PROBLEM DETAILS: Reproduce each line exactly. Skip none.

DATASET SECTION:
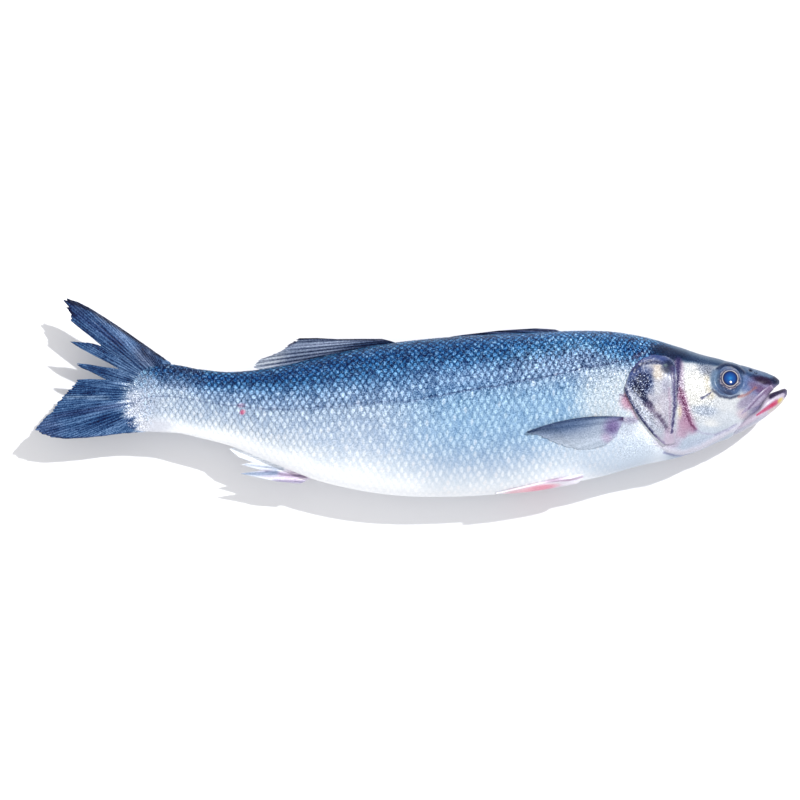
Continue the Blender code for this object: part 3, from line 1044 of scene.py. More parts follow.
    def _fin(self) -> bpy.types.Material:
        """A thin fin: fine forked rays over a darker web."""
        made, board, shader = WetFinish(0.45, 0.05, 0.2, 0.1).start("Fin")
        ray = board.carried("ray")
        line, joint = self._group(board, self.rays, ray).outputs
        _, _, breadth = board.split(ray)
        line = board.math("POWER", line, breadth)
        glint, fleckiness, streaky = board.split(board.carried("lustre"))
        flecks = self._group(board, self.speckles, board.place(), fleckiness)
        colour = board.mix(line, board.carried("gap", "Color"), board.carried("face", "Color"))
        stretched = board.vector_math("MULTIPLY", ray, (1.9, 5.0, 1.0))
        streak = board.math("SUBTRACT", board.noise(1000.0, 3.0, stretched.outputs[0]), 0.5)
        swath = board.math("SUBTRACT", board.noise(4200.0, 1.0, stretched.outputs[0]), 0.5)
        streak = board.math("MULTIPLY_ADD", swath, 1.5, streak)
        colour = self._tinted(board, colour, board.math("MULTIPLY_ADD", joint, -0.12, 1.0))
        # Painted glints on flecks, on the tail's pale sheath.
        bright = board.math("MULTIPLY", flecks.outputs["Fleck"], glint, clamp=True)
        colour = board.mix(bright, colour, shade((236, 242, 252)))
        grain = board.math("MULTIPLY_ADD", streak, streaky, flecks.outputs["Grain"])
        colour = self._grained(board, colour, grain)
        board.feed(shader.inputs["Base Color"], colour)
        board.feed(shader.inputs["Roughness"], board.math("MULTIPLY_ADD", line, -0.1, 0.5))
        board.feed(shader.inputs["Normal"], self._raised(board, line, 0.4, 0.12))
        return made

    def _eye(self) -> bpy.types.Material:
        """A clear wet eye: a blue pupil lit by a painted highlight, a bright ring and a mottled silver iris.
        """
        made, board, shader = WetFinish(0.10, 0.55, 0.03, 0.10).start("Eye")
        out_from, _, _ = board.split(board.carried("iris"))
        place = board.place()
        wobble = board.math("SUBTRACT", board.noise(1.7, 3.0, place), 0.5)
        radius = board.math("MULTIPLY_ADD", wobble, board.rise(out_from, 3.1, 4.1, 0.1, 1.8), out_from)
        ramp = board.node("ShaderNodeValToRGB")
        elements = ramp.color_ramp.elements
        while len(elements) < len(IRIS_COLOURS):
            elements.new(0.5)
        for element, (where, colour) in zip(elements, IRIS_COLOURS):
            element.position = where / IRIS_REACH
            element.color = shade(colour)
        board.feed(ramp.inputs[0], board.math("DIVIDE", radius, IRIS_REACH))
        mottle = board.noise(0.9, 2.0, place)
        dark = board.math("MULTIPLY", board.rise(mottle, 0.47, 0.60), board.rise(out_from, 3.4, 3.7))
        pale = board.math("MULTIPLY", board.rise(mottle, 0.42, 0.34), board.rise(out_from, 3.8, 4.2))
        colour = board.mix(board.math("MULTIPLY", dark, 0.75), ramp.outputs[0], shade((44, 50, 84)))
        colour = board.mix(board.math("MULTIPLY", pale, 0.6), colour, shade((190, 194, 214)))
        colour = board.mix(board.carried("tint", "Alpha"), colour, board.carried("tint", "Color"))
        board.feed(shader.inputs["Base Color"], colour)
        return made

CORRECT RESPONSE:
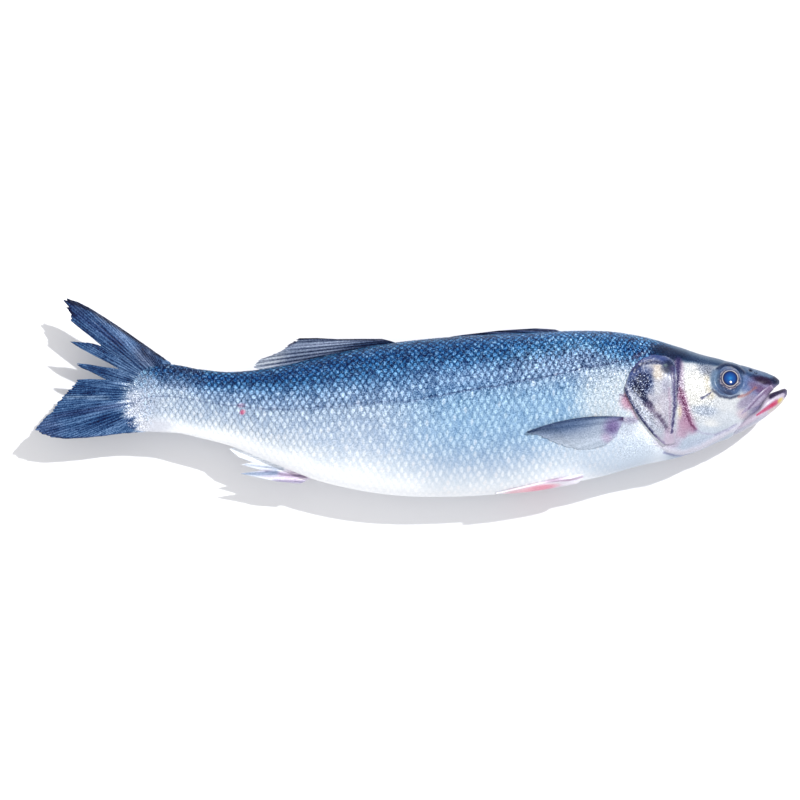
Continue the Blender code for this object: part 3, from line 1044 of scene.py. More parts follow.
    def _fin(self) -> bpy.types.Material:
        """A thin fin: fine forked rays over a darker web."""
        made, board, shader = WetFinish(0.45, 0.05, 0.2, 0.1).start("Fin")
        ray = board.carried("ray")
        line, joint = self._group(board, self.rays, ray).outputs
        _, _, breadth = board.split(ray)
        line = board.math("POWER", line, breadth)
        glint, fleckiness, streaky = board.split(board.carried("lustre"))
        flecks = self._group(board, self.speckles, board.place(), fleckiness)
        colour = board.mix(line, board.carried("gap", "Color"), board.carried("face", "Color"))
        stretched = board.vector_math("MULTIPLY", ray, (1.9, 5.0, 1.0))
        streak = board.math("SUBTRACT", board.noise(1000.0, 3.0, stretched.outputs[0]), 0.5)
        swath = board.math("SUBTRACT", board.noise(4200.0, 1.0, stretched.outputs[0]), 0.5)
        streak = board.math("MULTIPLY_ADD", swath, 1.5, streak)
        colour = self._tinted(board, colour, board.math("MULTIPLY_ADD", joint, -0.12, 1.0))
        # Painted glints on flecks, on the tail's pale sheath.
        bright = board.math("MULTIPLY", flecks.outputs["Fleck"], glint, clamp=True)
        colour = board.mix(bright, colour, shade((236, 242, 252)))
        grain = board.math("MULTIPLY_ADD", streak, streaky, flecks.outputs["Grain"])
        colour = self._grained(board, colour, grain)
        board.feed(shader.inputs["Base Color"], colour)
        board.feed(shader.inputs["Roughness"], board.math("MULTIPLY_ADD", line, -0.1, 0.5))
        board.feed(shader.inputs["Normal"], self._raised(board, line, 0.4, 0.12))
        return made

    def _eye(self) -> bpy.types.Material:
        """A clear wet eye: a blue pupil lit by a painted highlight, a bright ring and a mottled silver iris.
        """
        made, board, shader = WetFinish(0.10, 0.55, 0.03, 0.10).start("Eye")
        out_from, _, _ = board.split(board.carried("iris"))
        place = board.place()
        wobble = board.math("SUBTRACT", board.noise(1.7, 3.0, place), 0.5)
        radius = board.math("MULTIPLY_ADD", wobble, board.rise(out_from, 3.1, 4.1, 0.1, 1.8), out_from)
        ramp = board.node("ShaderNodeValToRGB")
        elements = ramp.color_ramp.elements
        while len(elements) < len(IRIS_COLOURS):
            elements.new(0.5)
        for element, (where, colour) in zip(elements, IRIS_COLOURS):
            element.position = where / IRIS_REACH
            element.color = shade(colour)
        board.feed(ramp.inputs[0], board.math("DIVIDE", radius, IRIS_REACH))
        mottle = board.noise(0.9, 2.0, place)
        dark = board.math("MULTIPLY", board.rise(mottle, 0.47, 0.60), board.rise(out_from, 3.4, 3.7))
        pale = board.math("MULTIPLY", board.rise(mottle, 0.42, 0.34), board.rise(out_from, 3.8, 4.2))
        colour = board.mix(board.math("MULTIPLY", dark, 0.75), ramp.outputs[0], shade((44, 50, 84)))
        colour = board.mix(board.math("MULTIPLY", pale, 0.6), colour, shade((190, 194, 214)))
        colour = board.mix(board.carried("tint", "Alpha"), colour, board.carried("tint", "Color"))
        board.feed(shader.inputs["Base Color"], colour)
        return made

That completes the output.